Une telle réglementation relève des pouvoirs exclusifs conférés aux autorités
de l’État.
Il
convient toutefois de relever que cette décision du Conseil d’État qui vient
tempérer l’application du principe de précaution concerne uniquement la
question de la détermination de l’autorité compétente pour édicter une
réglementation générale concernant l’implantation des antennes relais. Elle ne
préjuge en rien la légalité d’une décision prise par le maire, notamment en cas
d’urgence, concernant une antenne déterminée, au regard des circonstances
locales exceptionnelles.
En effet, en se fondant sur un risque imminent, le
maire peut intervenir de manière temporaire, en dérogeant aux règles de
compétence.
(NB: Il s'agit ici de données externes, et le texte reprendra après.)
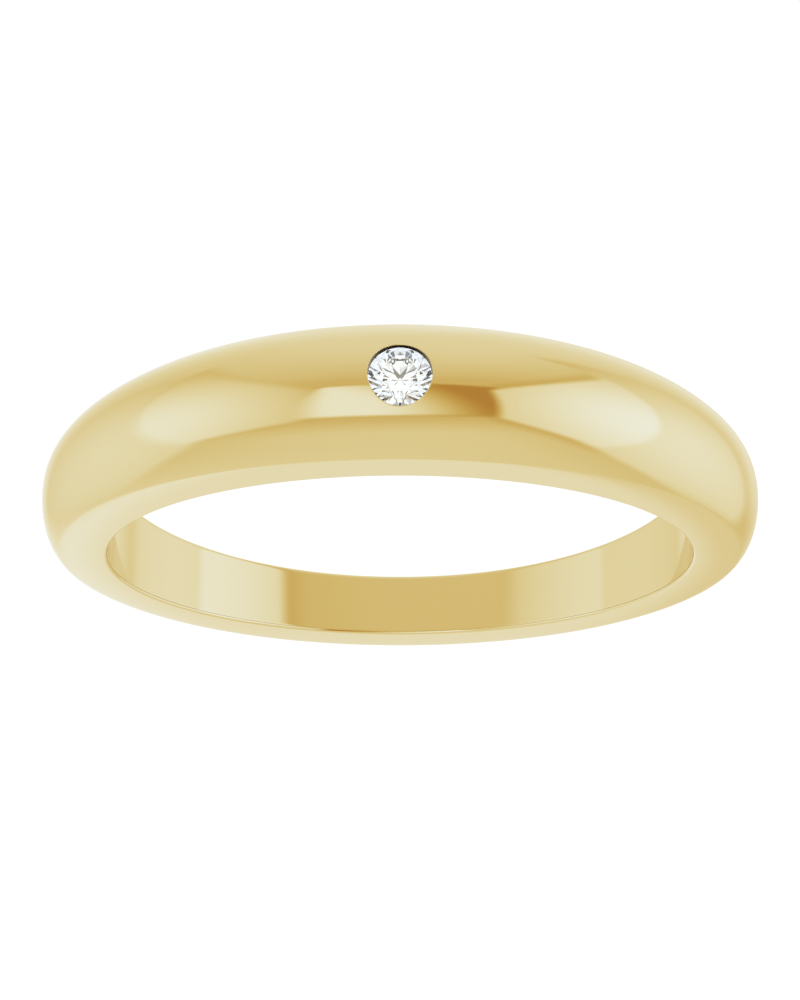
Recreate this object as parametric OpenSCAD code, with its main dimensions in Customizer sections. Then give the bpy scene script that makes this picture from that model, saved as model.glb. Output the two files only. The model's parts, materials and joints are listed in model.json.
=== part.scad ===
// A gold dome ring with one small round brilliant set flush in its head.
// It lies on one of its flat side faces. The head points along -Y.

/* [Finger hole] */
// Inside diameter
finger_d = 17.35; // [15:0.05:20]

/* [Band] */
// Width between the side faces at the finger hole, at the head
head_width = 3.8; // [3.6:0.05:4.6]
// Width between the side faces at the finger hole, at the back
back_width = 1.95; // [1.7:0.05:2.6]
// Metal over the finger at the head
head_rise = 3.1; // [2.8:0.05:3.4]
// Metal over the finger halfway round
side_rise = 1.9; // [1.75:0.05:2.3]
// Metal over the finger at the back
back_rise = 2.15; // [1.95:0.05:2.4]
// Depth of the flat side faces, from the finger hole to the dome, at the head
head_flat = 1.6; // [1.3:0.05:1.7]
// The same depth halfway round
side_flat = 1.15; // [0.9:0.05:1.3]
// The same depth at the back
back_flat = 1.35; // [1.1:0.05:1.5]

/* [Dome] */
// How much of the dome's full half-width is left at the head: less gives a sharper corner
head_cut = 0.6; // [0.5:0.05:0.9]
// How much of the dome's full half-width is left from halfway round to the back
back_cut = 0.98; // [0.9:0.01:0.98]
// Squareness of the dome halfway round: 2 is an ellipse, as at the head
side_square = 2.2; // [2:0.1:3]
// Squareness of the dome at the back
back_square = 3.4; // [2.5:0.1:3.6]

/* [Stone] */
// Diameter at the girdle
stone_d = 1.8; // [1.6:0.05:1.85]
// Depth of the girdle below the top of the dome
stone_sink = 0.5; // [0.38:0.01:0.6]
// Width of the table as a share of the diameter
table_share = 0.56; // [0.52:0.01:0.62]
// Slope of the crown's main facets
crown_angle = 34.5; // [32:0.5:36]
// Slope of the pavilion's main facets
pavilion_angle = 41; // [40:0.5:43]
// Thickness of the girdle
girdle = 0.05; // [0.03:0.01:0.08]
// How far out the star facets reach, from the table at 0 to the girdle at 1
star_share = 0.5; // [0.45:0.05:0.6]
// How near the point the lower girdle facets come, as a share of the radius
lower_share = 0.24; // [0.2:0.02:0.3]

/* [Seat] */
// Clearance between the stone and the metal
seat_gap = 0.04; // [0.03:0.01:0.06]
// How far the burnished rim reaches over the girdle
rim_lap = 0.015; // [0.01:0.005:0.02]
// Diameter of the drilled hole under the stone
drill_d = 1; // [0.6:0.1:1.2]

/* [Hidden] */

// Sections round the ring, and strips from one side face over the dome to the other
stations = 96;
strips = 16;
// Share of its length by which the outermost strip runs past the side face before that is cut
overrun = 0.15;
// How fast the dome's corner softens away from the head
soften = 1.5;

finger_r = finger_d / 2;
crest_r = finger_r + head_rise;

// The side faces are planes: half the width between them is mid_half on the hole's axis,
// and it grows by taper times the distance towards the head
mid_half = (head_width + back_width) / 4;
taper = (head_width - back_width) / (4 * finger_r);
lean = atan(taper);

// Lying down, the lower side face is on the ground and the middle of the ring's length is over the origin
lift = mid_half * cos(lean);
forward = (head_rise - back_rise) / 2 * cos(lean);

stone_r = stone_d / 2;
table_r = stone_r * table_share;
crown_h = (stone_r - table_r) * tan(crown_angle);
pavilion_h = stone_r * tan(pavilion_angle);
star_r = table_r + (stone_r - table_r) * star_share;
lower_r = stone_r * lower_share;
// Eight main facets, and a point halfway between each two
mains = 8;
main_step = 360 / mains;

rim_r = stone_r - rim_lap;
pocket_r = stone_r + seat_gap;
drill_r = drill_d / 2;
rim_foot = -stone_sink + seat_gap;
cone_top = -stone_sink - girdle - seat_gap;
cone_foot = cone_top - (pocket_r - drill_r) * tan(pavilion_angle);
// Extra length by which a cut passes the metal
past = 1;

// A size that runs smoothly round the ring, with a counted from the head
function along(at_head, at_side, at_back, a) =
    at_side + (at_head - at_back) / 2 * cos(a) + ((at_head + at_back) / 2 - at_side) * pow(cos(a), 2);

function half_width(r, a) = mid_half + taper * r * cos(a);

// One point of the dome: a is the angle from the head, and s runs over the dome,
// from -1 at the lower side face to 1 at the upper one
function dome_point(a, s) =
    let (rise = along(head_rise, side_rise, back_rise, a))
    let (flat = along(head_flat, side_flat, back_flat, a))
    let (n = along(2, side_square, back_square, a))
    let (cut = back_cut - (back_cut - head_cut) * pow(max(0, cos(a)), soften))
    let (flank = pow(1 - pow(cut, n), 1 / n))
    let (height = (rise - flat) / (1 - flank))
    let (turn = s * atan2(pow(cut, n / 2), pow(flank, n / 2)))
    let (r = finger_r + rise - height + height * pow(cos(turn), 2 / n))
    let (z = half_width(r, a) / cut * sign(s) * pow(abs(sin(turn)), 2 / n))
    [r * sin(a), -r * cos(a), z];

// The same point, with the corners moved on along their strips so that the side faces can be cut there
function rough_point(a, k) =
    let (here = dome_point(a, 2 * k / strips - 1))
    let (inner = dome_point(a, k == 0 ? 2 / strips - 1 : 1 - 2 / strips))
    k > 0 && k < strips ? here : here + (here - inner) * overrun;

// The dome all round, over a solid disc that is still a little too wide
module blank() {
    row = strips + 1;
    points = [
        for (i = [0 : stations - 1])
            for (k = [0 : strips])
                rough_point(360 * i / stations, k)
    ];
    skin = [
        for (i = [0 : stations - 1])
            for (k = [0 : strips - 1])
                let (here = i * row + k)
                let (next = (i + 1) % stations * row + k)
                each [[here, here + 1, next], [next, here + 1, next + 1]]
    ];
    lower_face = [for (i = [0 : stations - 1]) i * row];
    upper_face = [for (i = [stations - 1 : -1 : 0]) i * row + strips];
    polyhedron(points, concat(skin, [lower_face, upper_face]), convexity = 4);
}

// The wedge between the planes of the two side faces
module between_sides() {
    reach = 2 * finger_r;
    wide = mid_half + taper * reach;
    narrow = mid_half - taper * reach;
    rotate([90, 0, 90])
        linear_extrude(2 * reach, center = true)
            polygon([[-reach, -wide], [reach, -narrow], [reach, narrow], [-reach, wide]]);
}

// What the drill and the setting burr take out, with the top of the dome at z = 0
module seat() {
    rotate_extrude($fn = 96)
        polygon([
            [0, past],
            [rim_r, past],
            [rim_r, rim_foot],
            [pocket_r, rim_foot],
            [pocket_r, cone_top],
            [drill_r, cone_foot],
            [drill_r, -head_rise - past],
            [0, -head_rise - past]
        ]);
}

// Puts what stands on the top of the dome, with +Z outwards, at the head
module at_head() {
    translate([0, -crest_r, 0])
        rotate([90, 0, 0])
            children();
}

// Lays the upright-axis ring down on its lower side face
module lay_down() {
    translate([0, forward, lift])
        rotate([-lean, 0, 0])
            children();
}

function on_circle(r, step, z) = [r * cos(step * main_step), r * sin(step * main_step), z];

// Height on a main facet, above or below the girdle, at radius r halfway between two mains
function main_rise(r, angle) = (stone_r - r * cos(main_step / 2)) * tan(angle);

// Round brilliant with its girdle's upper edge at z = 0: table, stars, mains, upper and lower girdle facets
module brilliant() {
    table = [for (i = [0 : mains - 1]) on_circle(table_r, i, crown_h)];
    stars = [for (i = [0 : mains - 1]) on_circle(star_r, i + 0.5, main_rise(star_r, crown_angle))];
    upper = [for (i = [0 : 2 * mains - 1]) on_circle(stone_r, i / 2, 0)];
    under = [for (i = [0 : 2 * mains - 1]) on_circle(stone_r, i / 2, -girdle)];
    lower = [
        for (i = [0 : mains - 1])
            on_circle(lower_r, i + 0.5, -girdle - main_rise(lower_r, pavilion_angle))
    ];
    tip = [[0, 0, -girdle - pavilion_h]];

    // First index of each ring of points
    star_0 = mains;
    upper_0 = star_0 + mains;
    under_0 = upper_0 + 2 * mains;
    lower_0 = under_0 + 2 * mains;
    tip_0 = lower_0 + mains;

    crown = [
        for (i = [0 : mains - 1])
            let (after = (i + 1) % mains)
            let (before = (i + mains - 1) % mains)
            let (g = [for (k = [0 : 2]) upper_0 + (2 * i + k) % (2 * mains)])
            each [
                [i, after, star_0 + i],
                [i, star_0 + i, g[0], star_0 + before],
                [star_0 + i, g[1], g[0]],
                [star_0 + i, g[2], g[1]]
            ]
    ];
    edge = [
        for (i = [0 : 2 * mains - 1])
            let (after = (i + 1) % (2 * mains))
            [upper_0 + i, upper_0 + after, under_0 + after, under_0 + i]
    ];
    pavilion = [
        for (i = [0 : mains - 1])
            let (before = (i + mains - 1) % mains)
            let (g = [for (k = [0 : 2]) under_0 + (2 * i + k) % (2 * mains)])
            each [
                [g[0], lower_0 + i, tip_0, lower_0 + before],
                [g[0], g[1], lower_0 + i],
                [g[1], g[2], lower_0 + i]
            ]
    ];
    top = [[for (i = [mains - 1 : -1 : 0]) i]];
    polyhedron(concat(table, stars, upper, under, lower, tip), concat(top, crown, edge, pavilion));
}

module band() {
    color([0.86, 0.75, 0.47])
        lay_down()
            difference() {
                intersection() {
                    blank();
                    between_sides();
                }
                cylinder(r = finger_r, h = 2 * head_width, center = true, $fn = 180);
                at_head()
                    seat();
            }
}

module stone() {
    color([0.9, 0.94, 0.98])
        lay_down()
            at_head()
                translate([0, 0, -stone_sink])
                    brilliant();
}

band();
stone();
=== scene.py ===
"""A polished gold dome ring with one small brilliant set flush in its head.

It lies on its side in soft studio light.
"""

import json
import math
from typing import NamedTuple

import bmesh
import bpy
import numpy as np
from mathutils import Matrix, Vector
from mathutils.geometry import intersect_line_plane


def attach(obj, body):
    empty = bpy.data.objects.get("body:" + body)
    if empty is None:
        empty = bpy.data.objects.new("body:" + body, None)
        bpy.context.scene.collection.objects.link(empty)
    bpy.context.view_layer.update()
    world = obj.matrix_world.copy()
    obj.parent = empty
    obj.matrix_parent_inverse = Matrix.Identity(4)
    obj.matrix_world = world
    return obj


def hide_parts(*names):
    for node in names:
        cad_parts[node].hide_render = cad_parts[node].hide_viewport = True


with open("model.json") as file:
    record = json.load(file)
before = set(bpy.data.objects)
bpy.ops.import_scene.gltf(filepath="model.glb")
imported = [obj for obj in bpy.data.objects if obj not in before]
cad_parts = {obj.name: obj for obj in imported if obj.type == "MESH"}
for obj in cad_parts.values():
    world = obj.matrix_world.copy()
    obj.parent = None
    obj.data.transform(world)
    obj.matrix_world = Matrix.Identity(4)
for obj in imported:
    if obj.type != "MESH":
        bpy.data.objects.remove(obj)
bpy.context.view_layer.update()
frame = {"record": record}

MM = 0.001

# The ring's axis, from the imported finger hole: sizes in millimetres, angles in radians
BORE = next(m for m in frame["record"]["mounts"] if m["name"] == "finger_bore")
FINGER_R = BORE["dims"]["r_mm"]
CENTRE = Vector(BORE["pos_m"]) / MM
LEAN = math.atan2(BORE["axis"][1], BORE["axis"][2])
TAPER = math.tan(LEAN)
MID_HALF = CENTRE.z / math.cos(LEAN)

# Sizes that change round the ring, at the head, halfway round and at the back: the metal over the finger,
# the depth of the flat side faces, and the squareness of the dome, where 2 is an ellipse
RISE = (3.1, 1.9, 2.15)
SIDE_FLAT = (1.6, 1.15, 1.35)
SQUARENESS = (2.0, 2.2, 3.4)
# How far the soft corner between dome and side face reaches over the dome
DOME_SOFTNESS = (0.02, 0.35, 0.35)
# Polishing has left the side faces a little crowned, but not at the head: how far the crown reaches in
# from the corner at the head and elsewhere, and how fast that changes
HEAD_CROWNED = 0.06
CROWNED = 1.0
CROWN_FADE = 5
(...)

Le Conseil d’État, dans un arrêt du 2 décembre 2009, retient
que « s’il appartient au maire, responsable de l’ordre
public sur le territoire de sa commune, de prendre les mesures de police
générale nécessaires au bon ordre, à la sûreté, à la sécurité et à la salubrité
publiques, le maire ne saurait s’immiscer dans l’exercice de […] police spéciale [de l’eau attribuée au
préfet] qu’en cas de péril imminent ».